One of the test cases used during development involved restoring the dump, and
then re-inserting the data with retail insertions (pristine indexes generated
by CREATE INDEX are not very interesting). Something like the following,
repeated for each table:

create table __foo (like foo including indexes); insert into __foo select *
from foo;

Afterwards, all of the indexes taken together (all indexes on all "__foo"-like
tables) were about 15% smaller than they were when the same procedure was
performed on a v11 Postgres. Since the database has many indexes on each
table, the overall size of the database was reduced by about 10%.

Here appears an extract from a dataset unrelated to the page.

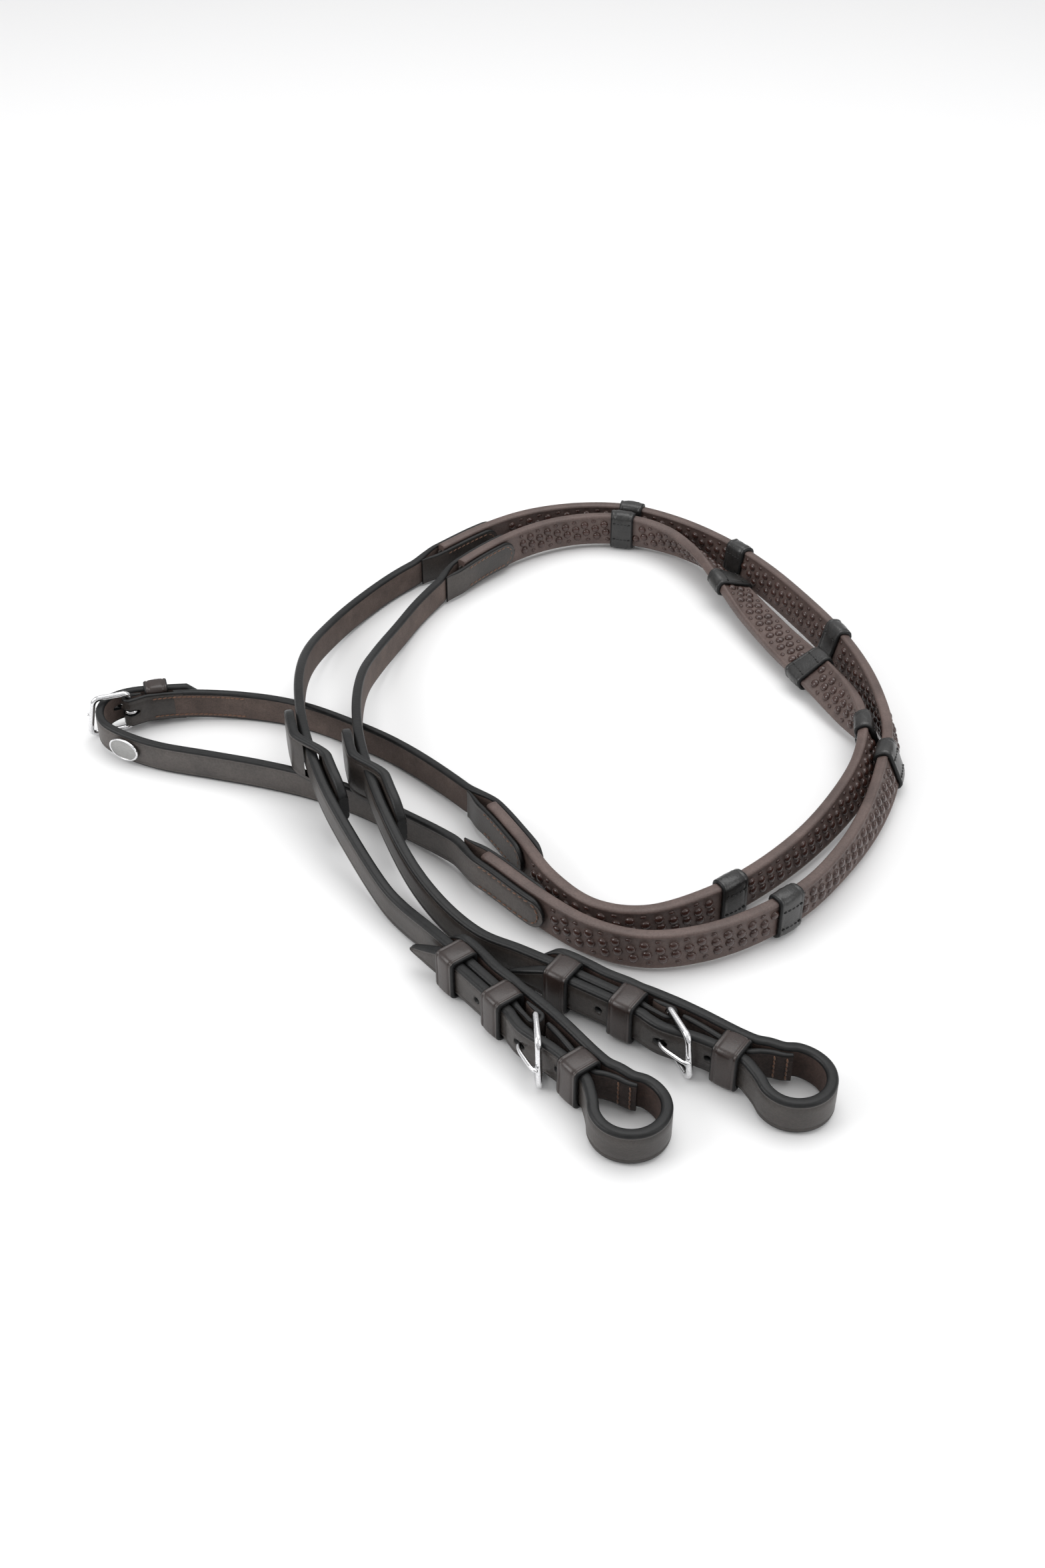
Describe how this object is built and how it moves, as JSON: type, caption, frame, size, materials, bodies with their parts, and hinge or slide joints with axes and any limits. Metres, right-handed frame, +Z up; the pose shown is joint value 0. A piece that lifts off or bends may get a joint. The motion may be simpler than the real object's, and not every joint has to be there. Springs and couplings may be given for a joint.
{
  "type": "leather reins",
  "caption": "Buckled pair of leather reins with pimpled rubber grips, hand stops, rein stops and buckled bit loops, laid in one loose turn.",
  "frame": {"origin": "middle of the box in plan, on the surface that the reins lie on", "axes": "+Z up from the surface; +Y away from the buckled bit ends towards the far side of the turn; +X from the hand buckle towards the turn of the grips"},
  "size_m": [0.4144, 0.4956, 0.0415],
  "materials": {
    "leather": "smooth black-brown bridle leather, waxed, with creased borders",
    "stop_leather": "thin black leather, stitched",
    "keeper_leather": "dark brown leather, pressed and creased, slightly glossy",
    "grip_rubber": "brown-grey moulded rubber with pimples",
    "webbing": "woven webbing",
    "buckle_steel": "polished stainless steel",
    "badge_metal": "plain satin oval plate"
  },
  "bodies": {
    "reins": {"inner_hand_strap": "leather", "outer_hand_strap": "leather", "inner_hand_splice_tab": "leather", "outer_hand_splice_tab": "leather", "inner_rubber_grip": "grip_rubber", "outer_rubber_grip": "grip_rubber", "inner_grip_core": "webbing", "outer_grip_core": "webbing", "inner_hand_stop_1": "stop_leather", "inner_hand_stop_2": "stop_leather", "inner_hand_stop_3": "stop_leather", "inner_hand_stop_4": "stop_leather", "inner_hand_stop_5": "stop_leather", "outer_hand_stop_1": "stop_leather", "outer_hand_stop_2": "stop_leather", "outer_hand_stop_3": "stop_leather", "outer_hand_stop_4": "stop_leather", "outer_hand_stop_5": "stop_leather", "inner_bit_splice_tab": "leather", "outer_bit_splice_tab": "leather", "inner_bit_strap": "leather", "outer_bit_strap": "leather", "inner_billet": "leather", "outer_billet": "leather", "inner_safe": "leather", "outer_safe": "leather", "inner_keeper_1": "keeper_leather", "inner_keeper_2": "keeper_leather", "outer_keeper_1": "keeper_leather", "outer_keeper_2": "keeper_leather", "hand_keeper": "keeper_leather", "inner_buckle_frame": "buckle_steel", "outer_buckle_frame": "buckle_steel", "hand_buckle_frame": "buckle_steel", "badge_plate": "badge_metal", "badge_washer": "badge_metal"},
    "inner_tongue": {"inner_buckle_tongue": "buckle_steel"},
    "outer_tongue": {"outer_buckle_tongue": "buckle_steel"},
    "hand_tongue": {"hand_buckle_tongue": "buckle_steel"},
    "inner_slip_stop": {"inner_rein_stop": "leather"},
    "outer_slip_stop": {"outer_rein_stop": "leather"},
    "inner_loose_keeper": {"inner_keeper_3": "keeper_leather"},
    "outer_loose_keeper": {"outer_keeper_3": "keeper_leather"}
  },
  "joints": [
    {"name": "inner_tongue_pivot", "type": "hinge", "parent": "reins", "child": "inner_tongue", "pos_m": [0.07566, -0.18309, 0.01186], "axis": [0, 0, 1], "range_deg": [-8, 0]},
    {"name": "outer_tongue_pivot", "type": "hinge", "parent": "reins", "child": "outer_tongue", "pos_m": [0.02121, -0.1857, 0.01186], "axis": [0, 0, 1], "range_deg": [-8, 0]},
    {"name": "hand_tongue_pivot", "type": "hinge", "parent": "reins", "child": "hand_tongue", "pos_m": [-0.1849, 0.04217, 0.01186], "axis": [0, 0, 1], "range_deg": [-8, 0]},
    {"name": "inner_slip_stop_slide", "type": "slide", "parent": "reins", "child": "inner_slip_stop", "axis": [0.282, -0.9594, 0], "range_m": [-0.0015, 0.002]},
    {"name": "outer_slip_stop_slide", "type": "slide", "parent": "reins", "child": "outer_slip_stop", "axis": [0.302, -0.9533, 0], "range_m": [-0.002, 0.002]},
    {"name": "inner_keeper_slide", "type": "slide", "parent": "reins", "child": "inner_loose_keeper", "axis": [0.8241, -0.5664, 0], "range_m": [-0.003, 0.0005]},
    {"name": "outer_keeper_slide", "type": "slide", "parent": "reins", "child": "outer_loose_keeper", "axis": [0.6157, -0.788, 0], "range_m": [-0.003, 0.0005]}
  ]
}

That is only one anecdote, involving a database that happened to have a lot of
indexes that each stored a lot of duplicates. And, this tells you nothing
about how latency or throughput are affected for the application itself, which
is usually much more interesting. Your mileage may vary, but this is what
happened in the one real-world case that I actually tested. It was not cherry-
picked.

Andres provided a link to some TPC-C benchmark results that I published,
showing significant improvements despite the fact that that benchmark involves
few or no duplicates in indexes. That's due to _another_ specific issue with
how we choose where to split leaf pages.

Overall, the best way to think of the v12 work is as something that fixes
cases where Postgres previously didn't do so well. It makes performance more
_consistent_ overall.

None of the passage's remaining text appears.